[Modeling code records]
------------------------------------------------

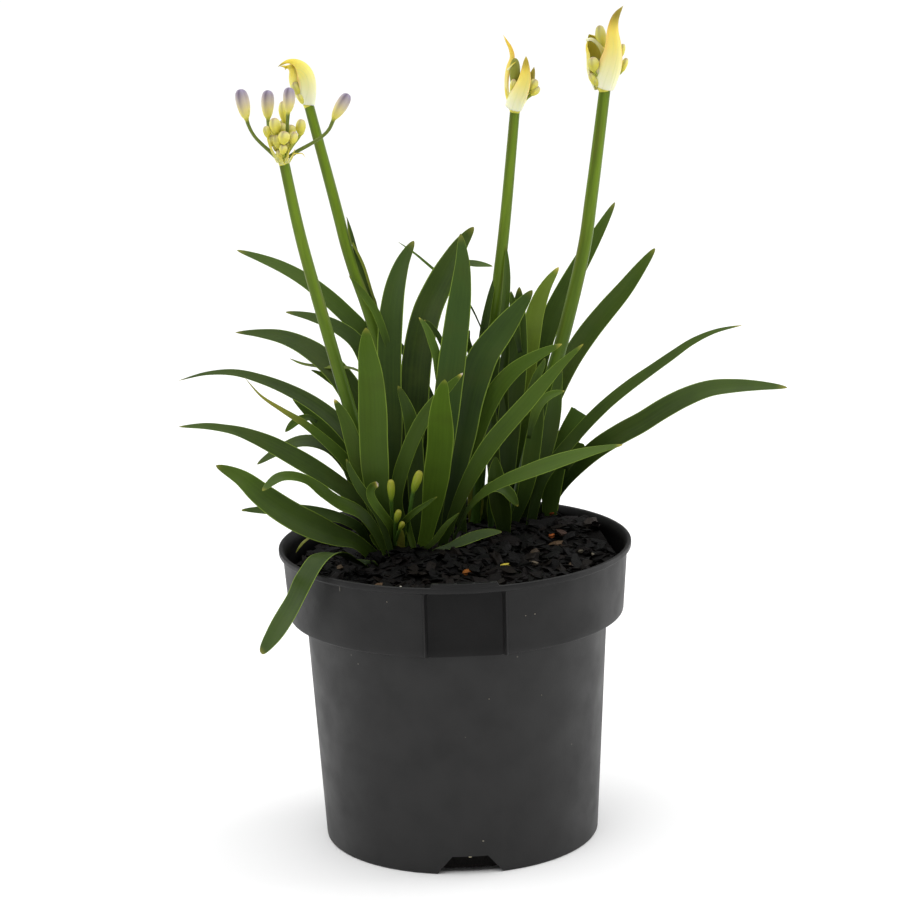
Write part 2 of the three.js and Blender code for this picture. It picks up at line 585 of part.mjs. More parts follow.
// Right head: the tallest spathe, with a folded half beside it.
spathe('right_tall', 9, [-0.3, 1, 0],
  [[65.8, 39.4, 294.7], [67.6, 37.6, 302], [68.8, 37.2, 309], [68.8, 37.6, 315], [69.4, 38.2, 320],
    [72.5, 39.8, 327.7]], 0.25);
spathe('right_folded', 7, [1, -0.35, 0],
  [[62, 42.7, 294.5], [58.8, 44, 301], [57.5, 44.4, 308], [58.4, 44.4, 316.5]], 0.4);
place('buds_right', joined([
  stalkedBud([[64.6, 42.8, 294.6], [64.2, 43.6, 306], [63.6, 43.8, 320]], 0.45, 1, 2.4, 2),
  stalkedBud([[64.6, 42.6, 294.8], [70.6, 43.4, 302], [73.2, 43.4, 310]], 0.45, 0.7, 1.7, 2),
  stalkedBud([[64.4, 42.3, 295], [61.9, 38.6, 300], [60.6, 37.2, 307.5]], 0.35, 0.7, 2, 2),
]), budGreen);

// Low buds on short stalks, in front of the left shoot.
function youngBud(name, [x, y], path, stalkShare, stalkRadius, budRadius) {
  const foot = [x, y, mixHeight(x, y) + GAP + 0.1];
  place(`young_bud_${name}`, stalkedBud([foot, ...path], stalkShare, stalkRadius, budRadius), budGreen);
}

youngBud('left', [-24.3, -8], [[-24.2, -8.4, 134], [-24.3, -9, 148.4]], 0.7, 0.9, 1.7);
youngBud('right', [-19.8, -7], [[-18.2, -8, 133.7], [-13, -10, 152.2]], 0.68, 1, 2.1);

export default plant;
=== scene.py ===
"""A potted agapanthus in bud: nursery pot, bark compost, strap leaves, scapes and flower heads.

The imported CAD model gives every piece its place. Each operator below makes one piece, or one
group of like pieces, as a fine skin over the CAD node that it stands for. Lengths are metres
and +Z is up. The front of the plant faces -Y.
"""

import functools
import json
import math
import random
from collections import namedtuple

import bmesh
import bpy
from bpy.props import FloatProperty, FloatVectorProperty, IntProperty, PointerProperty
from mathutils import Matrix, Vector, noise


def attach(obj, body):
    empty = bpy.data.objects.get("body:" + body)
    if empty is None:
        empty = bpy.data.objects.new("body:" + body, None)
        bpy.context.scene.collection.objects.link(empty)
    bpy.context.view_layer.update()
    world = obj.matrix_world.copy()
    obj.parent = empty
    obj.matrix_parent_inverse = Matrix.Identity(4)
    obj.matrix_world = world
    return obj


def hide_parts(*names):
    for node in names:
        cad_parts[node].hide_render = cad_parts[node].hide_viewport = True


bl_info = {
    "name": "Potted agapanthus",
    "version": (1, 0, 0),
    "blender": (4, 5, 0),
    "location": "View3D > Sidebar > Agapanthus",
    "description": "Makes the pot, the compost, the leaves and the flower heads of an agapanthus",
    "category": "Add Mesh",
}

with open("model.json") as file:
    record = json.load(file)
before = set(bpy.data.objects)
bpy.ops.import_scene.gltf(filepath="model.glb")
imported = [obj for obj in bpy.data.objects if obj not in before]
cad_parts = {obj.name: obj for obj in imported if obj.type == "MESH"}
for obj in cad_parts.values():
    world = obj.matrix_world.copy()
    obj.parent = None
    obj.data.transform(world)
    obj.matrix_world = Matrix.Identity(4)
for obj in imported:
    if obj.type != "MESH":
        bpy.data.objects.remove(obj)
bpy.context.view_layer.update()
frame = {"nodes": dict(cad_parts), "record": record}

MM = 0.001
BODY = "root"
SLOT_OF_NODE = {row["node"]: row["material_slot"] for row in frame["record"]["subparts"]}


def linear(hex_colour):
    """An sRGB hex colour as linear red, green, blue and alpha."""
    values = [int(hex_colour[i:i + 2], 16) / 255 for i in (1, 3, 5)]
    return tuple(v / 12.92 if v <= 0.04045 else ((v + 0.055) / 1.055) ** 2.4 for v in values) + (1.0,)


def colour_setting(name, description, hex_colour):
    return FloatVectorProperty(
        name=name, description=description, subtype="COLOR", size=4, min=0, max=1, default=linear(hex_colour)
    )


def length_setting(name, description, millimetres):
    return FloatProperty(
        name=name, description=description, subtype="DISTANCE", unit="LENGTH", default=millimetres * MM
    )


# ------------------------------------------------------------------ settings


class PotSettings(bpy.types.PropertyGroup):
    """Sizes and colour of the nursery pot."""

    height: length_setting("Height", "From the base to the top of the lip", 120.6)
    lip_radius: length_setting("Lip radius", "Outside radius of the rolled lip", 70.5)
    lip_height: length_setting("Lip height", "Height of the lip's outer face", 2.7)
    collar_top_radius: length_setting("Collar top radius", "Outside radius just under the lip", 68.9)
    collar_bottom_radius: length_setting("Collar bottom radius", "Outside radius at its lower edge", 67)
    shoulder_height: length_setting("Shoulder height", "Height of the collar's lower edge", 92)
    shoulder_radius: length_setting("Shoulder radius", "Outside radius of the body under the collar", 60.4)
    base_radius: length_setting("Base radius", "Outside radius at the base", 55.2)
    wall: length_setting("Wall", "Thickness of the moulded wall", 1.5)
    panel_width: length_setting("Panel width", "Width of the recessed label panel", 29)
    panel_face: length_setting("Panel face", "Distance of the panel's face from the pot's axis", 65.2)
    turn: FloatProperty(
        name="Turn", description="How far the label panel is turned from the front", subtype="ANGLE",
        default=math.radians(3),
    )
    plastic: colour_setting("Plastic", "Matt recycled polypropylene", "#100f0f")
    dust: colour_setting("Dust", "Dry potting dust on the plastic", "#8d8576")


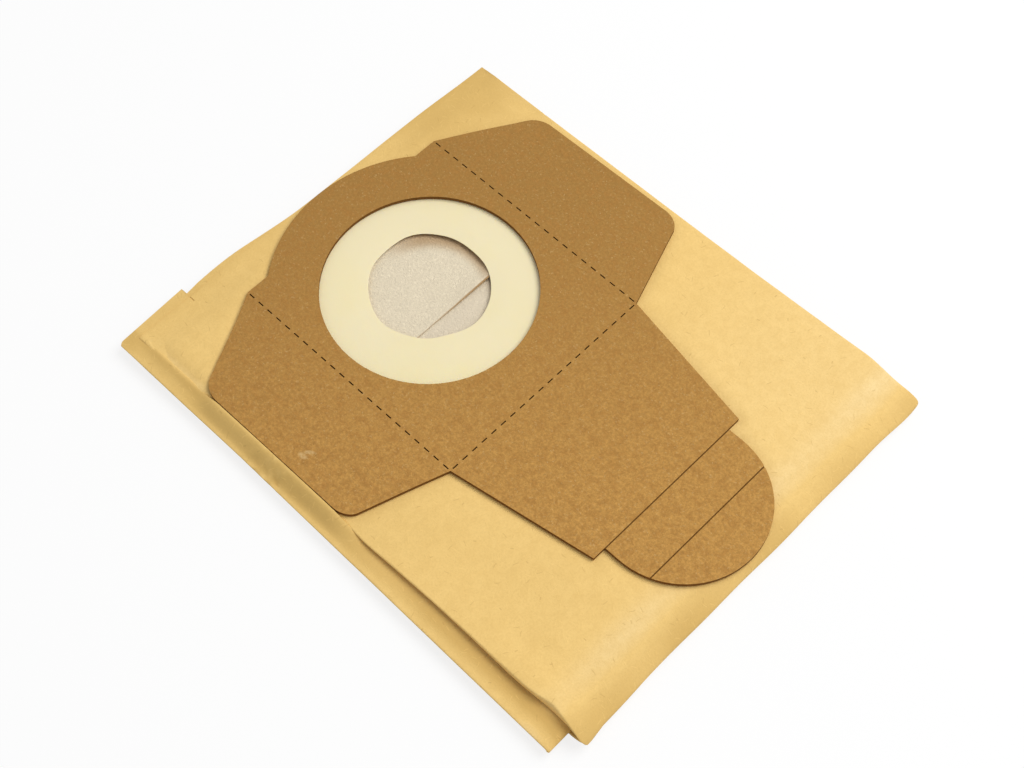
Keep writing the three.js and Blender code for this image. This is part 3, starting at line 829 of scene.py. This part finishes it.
class BagSizes(bpy.types.PropertyGroup):
    """Sizes and colours of the paper bag"""

    ply: length_property("Paper", "Thickness of the kraft paper", 0.00025)
    ripple: length_property("Ripple", "Height of the slow waves in the top panel", 0.00022)
    edge_lift: length_property("Edge lift", "Rise of the free edge near the fold", 0.0016)
    fullness: bpy.props.FloatProperty(
        name="Fold fullness", description="Length of the fold's rounding over its height",
        default=2.0,
    )
    ridge: length_property("Ridge", "Rise of the paper beside the card", 0.0008)
    colour: colour_property("Colour", "Bare kraft paper", (0.88, 0.60, 0.215))
    # Tan is also the colour of painted shade on the strip, the fold and one corner.
    tan: colour_property("Tan", "Pressed or glued kraft paper", (0.66, 0.425, 0.13))
    # Pale is a painted highlight along the bulge beside the fold and the ridge near the glued end.
    pale: colour_property("Pale", "Rubbed paper beside the fold", (0.95, 0.72, 0.36))
    fibre: colour_property("Fibre", "Dark fibres in the paper", (0.44, 0.26, 0.075))


class LinerSizes(bpy.types.PropertyGroup):
    """Sizes and colours of the tissue liner"""

    ply: length_property("Tissue", "Thickness of the tissue", 0.00016)
    width: length_property("Width", "Width of the flat sleeve", 0.12)
    lap_edge: length_property("Lap edge", "Distance from the inlet's centre to the lap", 0.0113)
    lap_rise: length_property("Lap rise", "Lift of the lap's free edge", 0.0012)
    colour: colour_property("Colour", "Filter tissue", (1.0, 0.875, 0.645))
    under: colour_property("Under", "Lower sheet beyond the lap", (0.84, 0.72, 0.55))
    # Painted shade: the brown of the band under the membrane's far rim and of the line at the
    # lap's edge.
    brown: colour_property("Brown", "Brown tissue at the lap and rim", (0.40, 0.2, 0.045))


class MembraneSizes(bpy.types.PropertyGroup):
    """Sizes and colours of the sealing membrane"""

    hole: length_property("Hole", "Mean diameter of the uneven hole", 0.0479)
    outer: length_property("Outside", "Diameter of the ring under the card", 0.0958)
    sag: length_property("Sag", "How far the slack rim hangs", 0.0004)
    colour: colour_property("Colour", "Cream latex", (0.88, 0.757, 0.475))
    yellow: colour_property("Yellow", "Yellower latex", (0.885, 0.755, 0.42))


class CollarSizes(bpy.types.PropertyGroup):
    """Sizes and colours of the card collar"""

    edge: length_property("Edge", "Rounding of the die-cut edges", 0.00012)
    corner: length_property("Corner", "Rounding of the wings' corners in plan", 0.0022)
    colour: colour_property("Colour", "Pulp board", (0.47, 0.25, 0.066))
    pale: colour_property("Pale", "Pale flecks and scuffs", (0.66, 0.45, 0.2))
    red: colour_property("Red", "Redder blotches in the board", (0.43, 0.205, 0.05))
    # The cut colour is dark enough to paint the shade on the walls and in the score lines as well.
    cut: colour_property("Cut", "Cut edge of the board", (0.15, 0.062, 0.011))


class StageSizes(bpy.types.PropertyGroup):
    """The camera, the light and the floor"""

    lens: bpy.props.FloatProperty(name="Lens", description="Focal length in mm", default=67.375)
    camera: bpy.props.FloatVectorProperty(
        name="Camera", description="Where the camera stands, from the inlet's centre line",
        default=(0.2980, -0.2612, 0.6302), unit="LENGTH", precision=4,
    )
    key: bpy.props.FloatProperty(name="Key light", description="Strength in watts", default=17.4)
    fill: bpy.props.FloatProperty(
        name="Fill", description="Light of the surroundings", default=0.47,
    )
    floor_glow: bpy.props.FloatProperty(
        name="Floor glow", description="Share of plain white in the floor", default=0.8,
    )
    floor: colour_property("Floor", "Floor under the object", (0.93, 0.93, 0.93))


# Operators


def dress(piece, material, node):
    """Gives a finished piece its material and its body, and hides the imported node that it stands
    for.
    """
    piece.data.materials.clear()
    piece.data.materials.append(material)
    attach(piece, "root")
    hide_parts(node)


class DUSTBAG_OT_bag(bpy.types.Operator):
    """Builds the folded kraft paper bag"""

    bl_idname = "dust_bag.bag"
    bl_label = "Paper bag"

    def execute(self, context):
        sizes = context.scene.dust_bag_bag
        points, section = bag_surface(
            sizes.fullness, sizes.ripple / MM, sizes.edge_lift / MM, sizes.ridge / MM,
        )
        rows, columns = points.shape[:2]
        tone = bag_shade_and_tone(points, section)
        row = np.arange(rows)[:, None]
        upper_rows = row < rows // 2
        top = (section[:, 1][None, :] == TOP_PLY) & upper_rows & (points[..., 2] > BAG_CUT_ABOVE)
        inside = snapped_hole(points, PAPER_HOLE, top)
        faces = grid_faces(rows, columns, around=True)
        gone = inside.ravel()[faces].any(axis=1)
        slit = (section[:, 0] == SLIT_SIDES[0]) | (section[:, 0] == SLIT_SIDES[1])
        slit = (slit[None, :] & (row <= SLIT_ROWS)).ravel()[faces].all(axis=1)
        faces = faces[~(gone | slit)]
        piece, used = add_piece("kraft_bag", points, faces)
        paint_tone(piece, tone.reshape(-1)[used])
        thicken(piece, sizes.ply)
        dress(piece, kraft_material(sizes), "paper_bag")
        return {"FINISHED"}


class DUSTBAG_OT_liner(bpy.types.Operator):
    """Builds the tissue sleeve and its lap"""

    bl_idname = "dust_bag.liner"
    bl_label = "Tissue liner"

    def execute(self, context):
        sizes = context.scene.dust_bag_liner
        fullness = context.scene.dust_bag_bag.fullness
        sleeve = liner_surface(sizes.width / MM, fullness)
        rows, columns = sleeve.shape[:2]
        top = (np.arange(rows)[:, None] < rows * 0.6) & (sleeve[..., 2] > LINER_CUT_ABOVE)
        inside = snapped_hole(sleeve, PAPER_HOLE, top)
        faces = grid_faces(rows, columns, around=True)
        faces = faces[~inside.ravel()[faces].any(axis=1)]
        base = MIDDLE + HALF_GAP / 2 + LINER_LOW + LINER_LIFT + LAP_STEP
        lap = lap_surface(sizes.lap_edge / MM, sizes.lap_rise / MM, base)
        lap_faces = grid_faces(*lap.shape[:2])[:, ::-1] + rows * columns
        points = np.concatenate([sleeve.reshape(-1, 3), lap.reshape(-1, 3)])
        tone = tissue_painted_shade(points, sizes.lap_edge / MM, rows * columns)
        piece, used = add_piece("filter_liner", points, np.concatenate([faces, lap_faces]))
        paint_tone(piece, tone[used])
        thicken(piece, sizes.ply)
        dress(piece, tissue_material(sizes), "tissue_liner")
        return {"FINISHED"}


class DUSTBAG_OT_membrane(bpy.types.Operator):
    """Builds the latex ring that seals round the inlet pipe"""

    bl_idname = "dust_bag.membrane"
    bl_label = "Sealing membrane"

    def execute(self, context):
        sizes = context.scene.dust_bag_membrane
        points = membrane_surface(sizes.hole / MM / 2, sizes.outer / MM / 2, sizes.sag / MM)
        rows, columns = points.shape[:2]
        faces = grid_faces(rows + 1, columns, around=True)[:, ::-1] % (rows * columns)
        piece, _ = add_piece("latex_membrane", points, faces)
        dress(piece, latex_material(sizes), "sealing_membrane")
        return {"FINISHED"}


class DUSTBAG_OT_collar(bpy.types.Operator):
    """Builds the die-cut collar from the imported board, with softened edges"""

    bl_idname = "dust_bag.collar"
    bl_label = "Card collar"

    def execute(self, context):
        sizes = context.scene.dust_bag_collar
        mesh = bpy.data.meshes.new("card_collar")
        form = bmesh.new()
        form.from_mesh(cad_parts["collar_board"].data)
        bmesh.ops.remove_doubles(form, verts=form.verts, dist=MERGE)
        bmesh.ops.dissolve_limit(form, angle_limit=0.01, verts=form.verts, edges=form.edges)
        corners = [
            edge for edge in form.edges
            if abs(edge.verts[0].co.z - edge.verts[1].co.z) > MM
            and abs(edge.verts[0].co.y - INLET.y) > CORNERS_BEYOND * MM
        ]
        bmesh.ops.bevel(
            form, geom=corners, offset=sizes.corner, segments=4, profile=0.5, affect="EDGES",
        )
        for row in BEND_ROWS:
            bmesh.ops.bisect_plane(
                form, geom=form.verts[:] + form.edges[:] + form.faces[:],
                plane_co=(0.0, INLET.y + row * MM, 0.0), plane_no=(0.0, 1.0, 0.0),
            )
        bmesh.ops.dissolve_degenerate(form, dist=MERGE, edges=form.edges)
        form.to_mesh(mesh)
        form.free()
        ease_collar(mesh)
        piece = bpy.data.objects.new("card_collar", mesh)
        context.scene.collection.objects.link(piece)
        soft = piece.modifiers.new("Soft edges", "BEVEL")
        soft.width = sizes.edge
        soft.segments = 2
        soft.limit_method = "ANGLE"
        soft.angle_limit = math.radians(40)
        dress(piece, card_material(sizes), "collar_board")
        return {"FINISHED"}


def place_lamp(name, location, width, energy):
    """A round area lamp that faces the middle of the object."""
    lamp = bpy.data.lights.new(name, "AREA")
    lamp.shape = "DISK"
    lamp.size = width
    lamp.energy = energy
    holder = bpy.data.objects.new(name, lamp)
    holder.location = location
    holder.rotation_mode = "QUATERNION"
    holder.rotation_quaternion = (-Vector(location)).to_track_quat("-Z", "Y")
    bpy.context.scene.collection.objects.link(holder)


class DUSTBAG_OT_stage(bpy.types.Operator):
    """Builds the floor, the lights and the camera"""

    bl_idname = "dust_bag.stage"
    bl_label = "Stage"

    def execute(self, context):
        sizes = context.scene.dust_bag_stage
        turns = np.linspace(0.0, 2 * math.pi, 96, endpoint=False)
        rim = np.stack([np.cos(turns), np.sin(turns), 0.0 * turns], axis=-1) * FLOOR_RADIUS
        rim[:, 2] = -FLOOR_DROP
        mesh = bpy.data.meshes.new("studio_floor")
        mesh.from_pydata(rim, [], [list(range(len(rim)))])
        floor = bpy.data.objects.new("studio_floor", mesh)
        mesh.materials.append(floor_material(sizes))
        context.scene.collection.objects.link(floor)

        place_lamp("key_light", KEY_PLACE, KEY_WIDTH, sizes.key)

        world = bpy.data.worlds.new("studio_light")
        world.use_nodes = True
        tree = world.node_tree
        level = between(tree, seen_directly(tree), 0.0, 1.0, sizes.fill, 1.0)
        sky = tree.nodes["Background"]
        sky.inputs["Color"].default_value = (1.0, 1.0, 1.0, 1.0)
        tree.links.new(level, sky.inputs["Strength"])
        context.scene.world = world

        camera = bpy.data.objects.new("camera", bpy.data.cameras.new("camera"))
        camera.data.lens = sizes.lens
        camera.data.sensor_width = 36.0
        right, up = Vector(CAMERA_RIGHT), Vector(CAMERA_UP)
        turn = Matrix((right, up, right.cross(up))).transposed()
        stand = Vector((INLET.x, INLET.y, 0.0)) + Vector(sizes.camera)
        camera.matrix_world = Matrix.Translation(stand) @ turn.to_4x4()
        context.scene.collection.objects.link(camera)
        context.scene.camera = camera
        context.scene.view_settings.view_transform = "Standard"
        return {"FINISHED"}


class DUSTBAG_PT_panel(bpy.types.Panel):
    """Lists the bag's sizes and colours, and builds its pieces"""

    bl_label = "Dust bag"
    bl_space_type = "VIEW_3D"
    bl_region_type = "UI"
    bl_category = "Dust bag"

    def draw(self, context):
        for name, _, maker in PIECES:
            box = self.layout.box()
            sizes = getattr(context.scene, name)
            for key in sizes.__annotations__:
                box.prop(sizes, key)
            box.operator(maker.bl_idname)


PIECES = (
    ("dust_bag_bag", BagSizes, DUSTBAG_OT_bag),
    ("dust_bag_liner", LinerSizes, DUSTBAG_OT_liner),
    ("dust_bag_membrane", MembraneSizes, DUSTBAG_OT_membrane),
    ("dust_bag_collar", CollarSizes, DUSTBAG_OT_collar),
    ("dust_bag_stage", StageSizes, DUSTBAG_OT_stage),
)


def register():
    """Registers the settings, the operators and the panel."""
    for name, group, maker in PIECES:
        bpy.utils.register_class(group)
        bpy.utils.register_class(maker)
        setattr(bpy.types.Scene, name, bpy.props.PointerProperty(type=group))
    bpy.utils.register_class(DUSTBAG_PT_panel)


def unregister():
    """Takes back what register did."""
    bpy.utils.unregister_class(DUSTBAG_PT_panel)
    for name, group, maker in PIECES:
        delattr(bpy.types.Scene, name)
        bpy.utils.unregister_class(maker)
        bpy.utils.unregister_class(group)


def main():
    register()
    bpy.ops.dust_bag.bag()
    bpy.ops.dust_bag.liner()
    bpy.ops.dust_bag.membrane()
    bpy.ops.dust_bag.collar()
    bpy.ops.dust_bag.stage()


if __name__ == "__main__":
    main()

------------------------------------------------

- **Work to complete**: Working from the data above, extract solely the lines from the one containing "0.7, 0.9, 1.7);" through the one containing "and flower heads.", exactly as they appear, both included.

- **Output**:
youngBud('left', [-24.3, -8], [[-24.2, -8.4, 134], [-24.3, -9, 148.4]], 0.7, 0.9, 1.7);
youngBud('right', [-19.8, -7], [[-18.2, -8, 133.7], [-13, -10, 152.2]], 0.68, 1, 2.1);

export default plant;
=== scene.py ===
"""A potted agapanthus in bud: nursery pot, bark compost, strap leaves, scapes and flower heads.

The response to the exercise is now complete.